To round out the day I assembled a healthful plate for my evening meal. I certainly don't qualify as a cook by any stretch but I will nonetheless take the liberty of sharing what I consider to be a culinary find; namely, cilantro.
Given our preoccupation throughout the day we had only a few minutes at the end of the evening to recapitulate. We've decided that this place suits us. The few ripples of inconvenience which we've had to endure are merely reminiscent of the Mapp and Lucia rental arrangements in the seaside town of Tilling memorialized by E. F. Benson. The context of society here is brimming with colourful and generous characters some of whom are unquestionably animated. We would be hard pressed to surpass the allure of the many scintillating people.

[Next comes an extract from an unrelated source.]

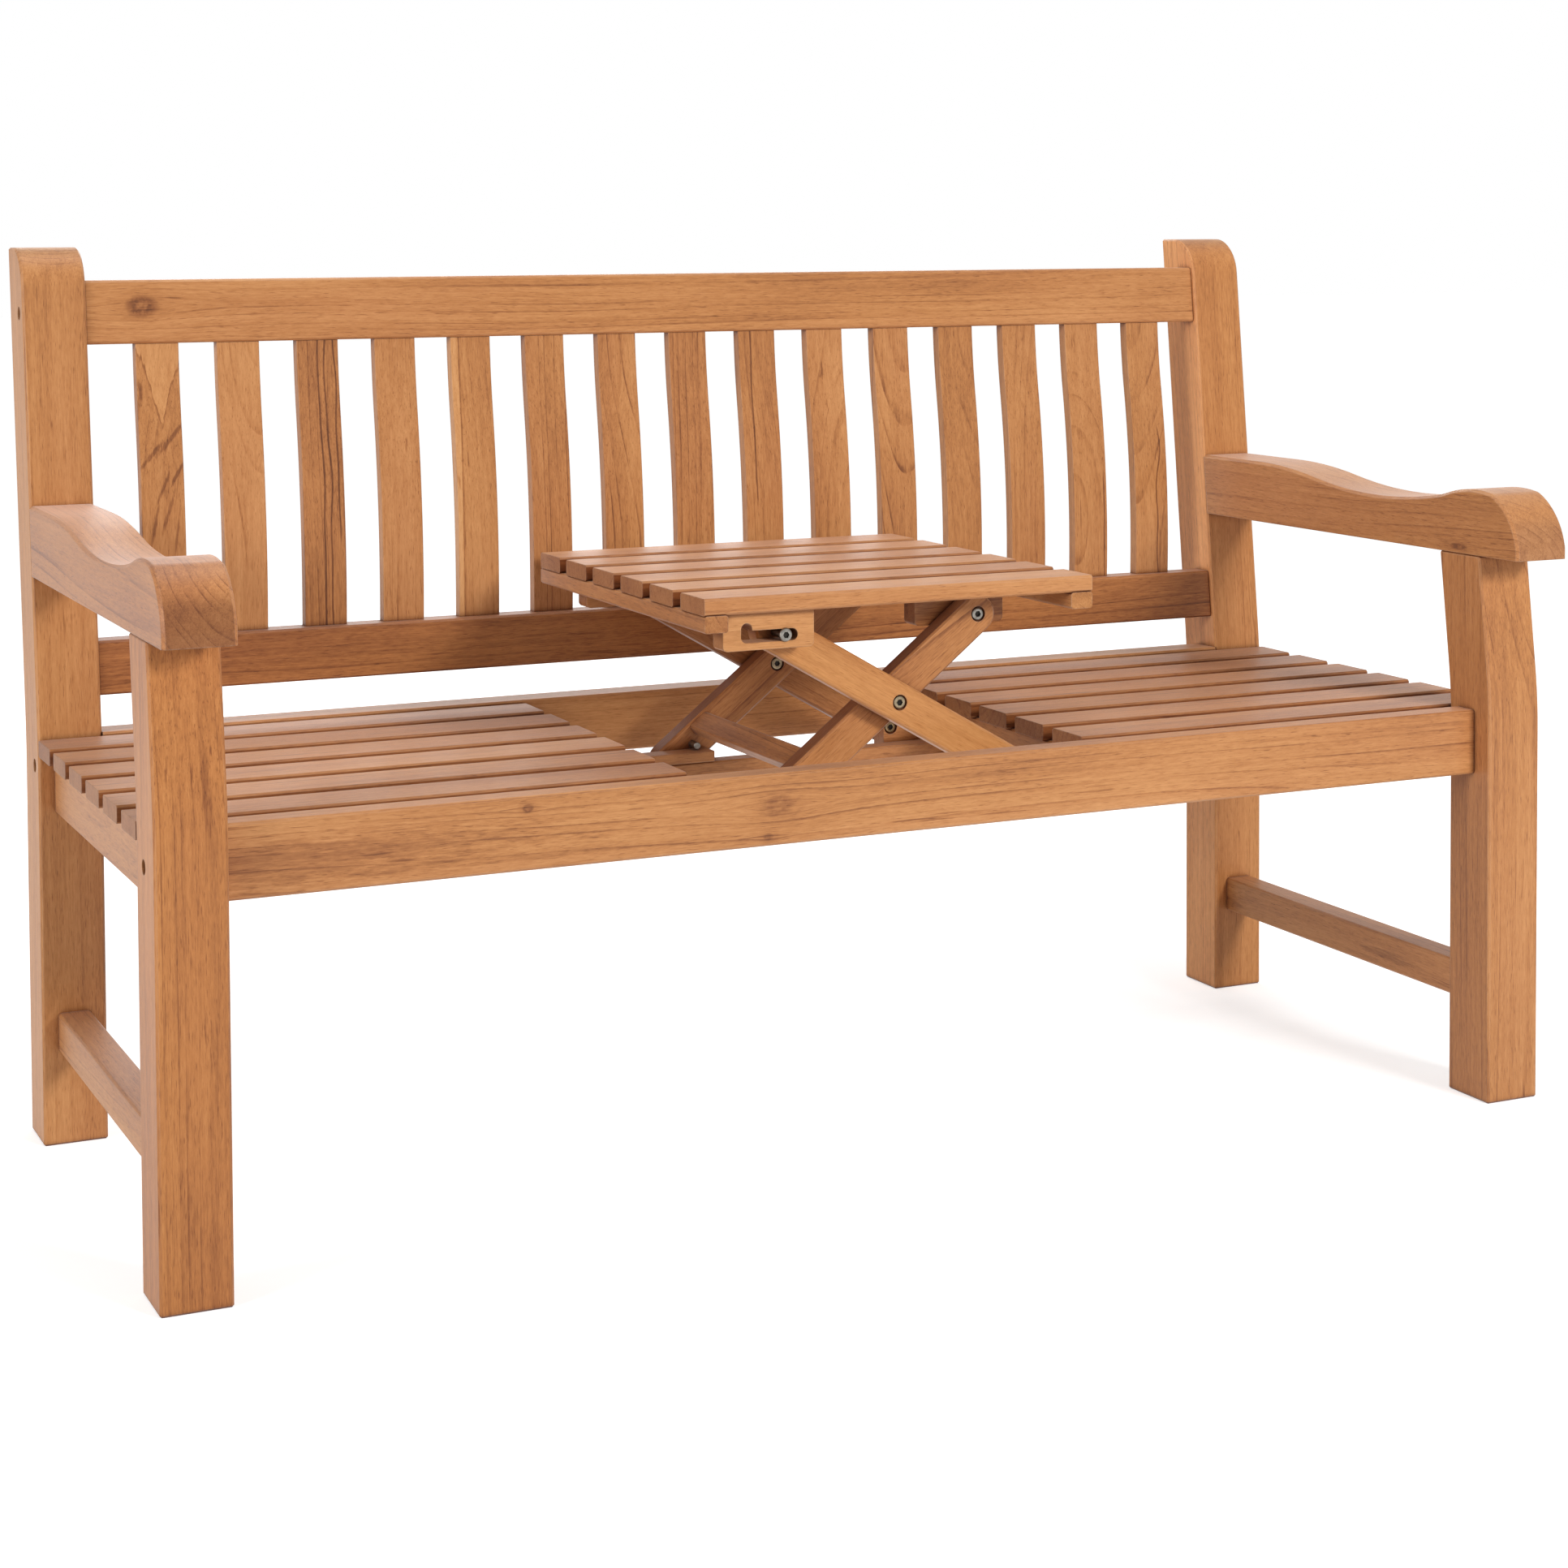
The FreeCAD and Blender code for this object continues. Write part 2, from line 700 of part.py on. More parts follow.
def slide_block_tools(side):
    """The L-shaped slot: a level channel with a notch that rises at its outer end."""
    left = f"{TABLE_LEFT} + slide_slot_left"
    right = f"{TABLE_LEFT} + slide_slot_right"
    low = f"{UPPER_Z} - slide_slot_height / 2"
    high = f"{UPPER_Z} + slide_slot_height / 2"
    radius = "slide_slot_height / 2"
    notch = "slide_notch_width / 2"
    place = ("0", layer_y(side, "block_thickness / 2"), "0")
    channel = prism(f"slide_channel_{side}", "XZ_Plane", [
        (f"{left} + {radius}", low),
        (f"{right} - {radius}", low),
        ("via", right, UPPER_Z),
        (f"{right} - {radius}", high),
        (f"{left} + {radius}", high),
        ("via", left, UPPER_Z),
    ], "2 * block_thickness", place)
    top = f"{high} + slide_notch_rise - {notch}"
    riser = prism(f"slide_notch_{side}", "XZ_Plane", [
        (left, UPPER_Z),
        (f"{left} + 2 * {notch}", UPPER_Z),
        (f"{left} + 2 * {notch}", top),
        ("via", f"{left} + {notch}", f"{top} + {notch}"),
        (left, top),
    ], "2 * block_thickness", place)
    return [channel, riser]


def block_blank(name, side, depth, low, high):
    """A block under the table with its two lower corners rounded."""
    thickness = "arm_bar_thickness" if depth == INNER_LAYER else "block_thickness"
    place = ("0", layer_y(side, f"{depth} + {thickness} / 2"), "0")
    body = prism(name, "XZ_Plane", rectangle(low, high), thickness, place)
    for across in (low[0], high[0]):
        ease(body, "block_corner", edges_at(across, low[1], Y_AXIS))
    return body


def pivot_slot(side):
    """The short slot that lets the table shift on its pivot bolts."""
    radius = "bolt_radius + slot_clearance"
    low = f"{UPPER_Z} - ({radius})"
    high = f"{UPPER_Z} + ({radius})"
    right = f"{TABLE_PIVOT_X} + table_slide"
    place = ("0", layer_y(side, f"{INSIDE_LAYER} + block_thickness / 2"), "0")
    return prism(f"pivot_slot_{side}", "XZ_Plane", [
        (TABLE_PIVOT_X, low),
        (right, low),
        ("via", f"{right} + {radius}", UPPER_Z),
        (right, high),
        (TABLE_PIVOT_X, high),
        ("via", f"{TABLE_PIVOT_X} - ({radius})", UPPER_Z),
    ], "2 * block_thickness", place)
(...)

"Aristotle's definition of man as a political animal (zoon politikon) should be regarded with relation to his other definition of man as a rational animal (zoon logikon). Through his usual method of empirical observation of his surroundings, Aristotle reached the conclusion that a human being has the tendency to come together with other human beings to form a community (a polis). Only through this polis a human being can fully flourish. It should be noted that this does not mean that a human being cannot survive on its own (Aristotle realizes the human capability of a solitary life). What Aristotle means is that a human being can only fulfil its full potential when he lives in a polis. Thus the definition of human as a zoon politikon. Nonetheless, as Aristotle specifically mentions cranes and bees have the same tendency, of forming communities. Hence Aristotle's second definition of human as a rational animal kicks in so as to distinguish human beings from other animals. Human beings are different from animals in that they possess reason (logos); the quality that allows human beings to speak, criticize, deliberate, tell right from wrong etc. These definitions are found in several of Aristotle's works, predominantly his Politics and Nicomachean Ethics."